== WHAT TO WORK ON ==
Output every entry exactly as written.

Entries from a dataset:
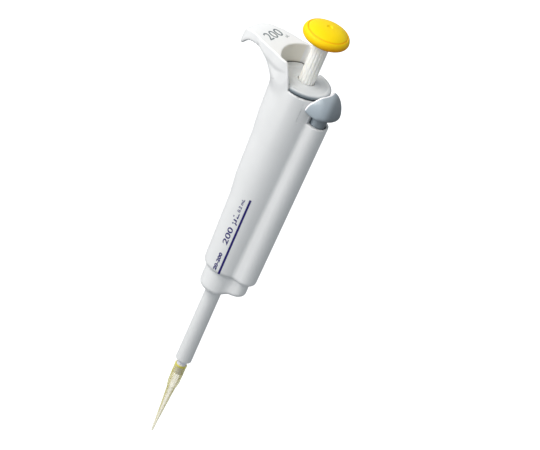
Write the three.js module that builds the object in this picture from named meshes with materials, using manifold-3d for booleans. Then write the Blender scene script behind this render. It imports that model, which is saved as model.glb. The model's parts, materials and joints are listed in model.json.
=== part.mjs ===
// A single-channel, adjustable air-displacement pipette for 20 to 200 microlitres, with one tip on.
// Millimetres. Z runs up the plunger's axis, and z = 0 is the outlet of the tip. +X is the side of
// the tip ejector, -X is the side of the finger hook, and +Y is the side of the volume window.

import * as THREE from "three";
import { mergeVertices } from "three/addons/utils/BufferGeometryUtils.js";
import Module from "manifold-3d";

const wasm = await Module();
wasm.setup();

// ---------------------------------------------------------------- driving dimensions

const GAP = 0.3; // between pieces that rest on each other
const RUN = 0.1; // radial clearance of a sliding fit
const WALL = 2; // handle wall

// tip
const TIP_LENGTH = 50;
const TIP_STEP_Z = 34; // the wider collar of the tip starts here
const TIP_RIM_R = 3.75;

// nozzle shaft
const NOZZLE_Z = 43.5; // lower end, inside the tip
const SHAFT_R = 3.8;
const SHAFT_SHOULDER_Z = 113;
const SHAFT_THREAD_R = 7.2;
const SHAFT_TOP_Z = 148;
const SEAL_BORE_R = 5.6;
const SEAL_FLOOR_Z = 118;
const CHAMBER_R = 2.3;

// tip ejector
const SLEEVE_Z = 53.4;
const SLEEVE_R = 4.9;
const SLEEVE_BORE_R = 4.2;
const COLLAR_Z = 107.5;
const COLLAR_TOP_Z = 131;
const COLLAR_R = 10.35;
const COLLAR_LOBE_X = 14;
const COLLAR_LOBE_R = 5.3;
const COLLAR_LOBE_Z = 112;
const ROD_X = 16.2;
const ROD_R = 1.3;
const EJECT_STEM_X = 18;
const EJECT_STEM_R = 4.8;
const EJECT_STEM_Z = 230;
const PAD_HALF_ANGLE = 44; // degrees each side of +X
const PAD_INNER_R = 17.2;
const PAD_TOP_Z = 259.3;
const PAD_LOW_Z = 247.6;
const PAD_REACH = 28;

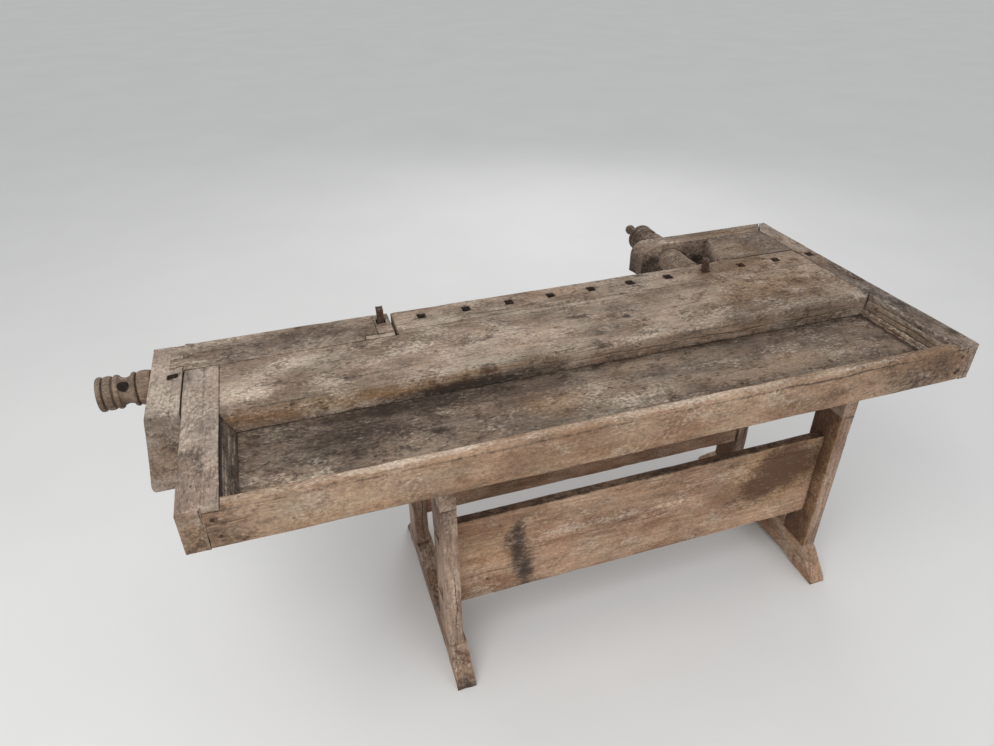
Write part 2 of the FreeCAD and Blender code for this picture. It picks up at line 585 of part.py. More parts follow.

== SOLUTION TO THIS PROBLEM ==
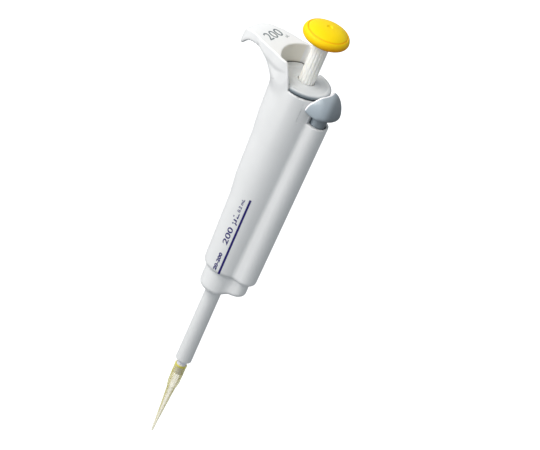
Write the three.js module that builds the object in this picture from named meshes with materials, using manifold-3d for booleans. Then write the Blender scene script behind this render. It imports that model, which is saved as model.glb. The model's parts, materials and joints are listed in model.json.
=== part.mjs ===
// A single-channel, adjustable air-displacement pipette for 20 to 200 microlitres, with one tip on.
// Millimetres. Z runs up the plunger's axis, and z = 0 is the outlet of the tip. +X is the side of
// the tip ejector, -X is the side of the finger hook, and +Y is the side of the volume window.

import * as THREE from "three";
import { mergeVertices } from "three/addons/utils/BufferGeometryUtils.js";
import Module from "manifold-3d";

const wasm = await Module();
wasm.setup();

// ---------------------------------------------------------------- driving dimensions

const GAP = 0.3; // between pieces that rest on each other
const RUN = 0.1; // radial clearance of a sliding fit
const WALL = 2; // handle wall

// tip
const TIP_LENGTH = 50;
const TIP_STEP_Z = 34; // the wider collar of the tip starts here
const TIP_RIM_R = 3.75;

// nozzle shaft
const NOZZLE_Z = 43.5; // lower end, inside the tip
const SHAFT_R = 3.8;
const SHAFT_SHOULDER_Z = 113;
const SHAFT_THREAD_R = 7.2;
const SHAFT_TOP_Z = 148;
const SEAL_BORE_R = 5.6;
const SEAL_FLOOR_Z = 118;
const CHAMBER_R = 2.3;

// tip ejector
const SLEEVE_Z = 53.4;
const SLEEVE_R = 4.9;
const SLEEVE_BORE_R = 4.2;
const COLLAR_Z = 107.5;
const COLLAR_TOP_Z = 131;
const COLLAR_R = 10.35;
const COLLAR_LOBE_X = 14;
const COLLAR_LOBE_R = 5.3;
const COLLAR_LOBE_Z = 112;
const ROD_X = 16.2;
const ROD_R = 1.3;
const EJECT_STEM_X = 18;
const EJECT_STEM_R = 4.8;
const EJECT_STEM_Z = 230;
const PAD_HALF_ANGLE = 44; // degrees each side of +X
const PAD_INNER_R = 17.2;
const PAD_TOP_Z = 259.3;
const PAD_LOW_Z = 247.6;
const PAD_REACH = 28;

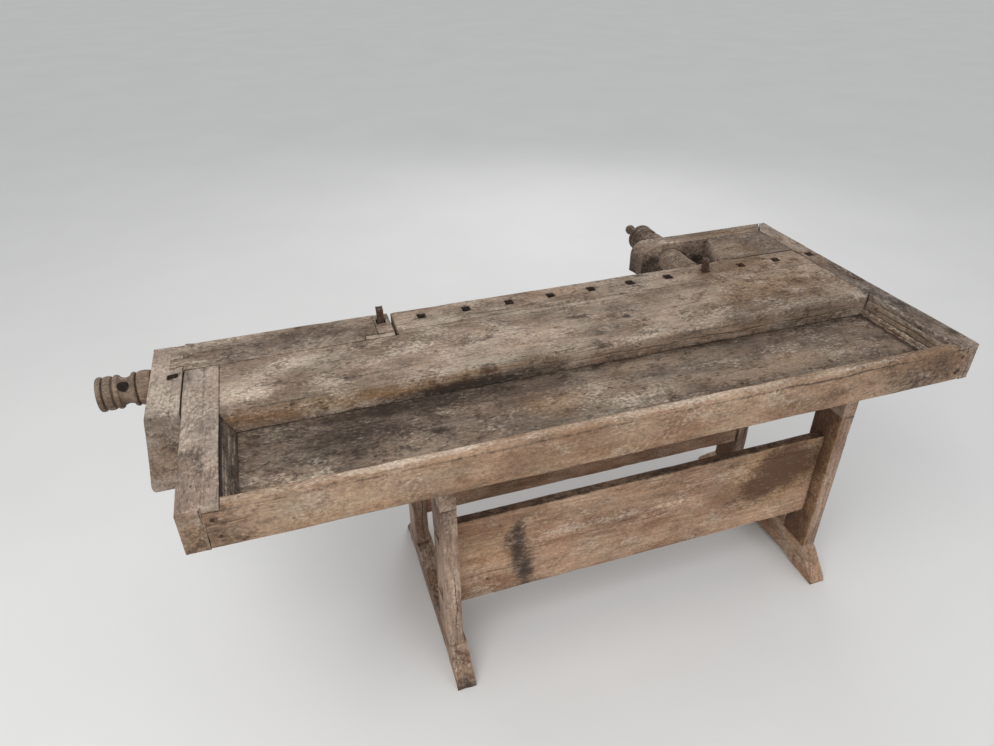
Write part 2 of the FreeCAD and Blender code for this picture. It picks up at line 585 of part.py. More parts follow.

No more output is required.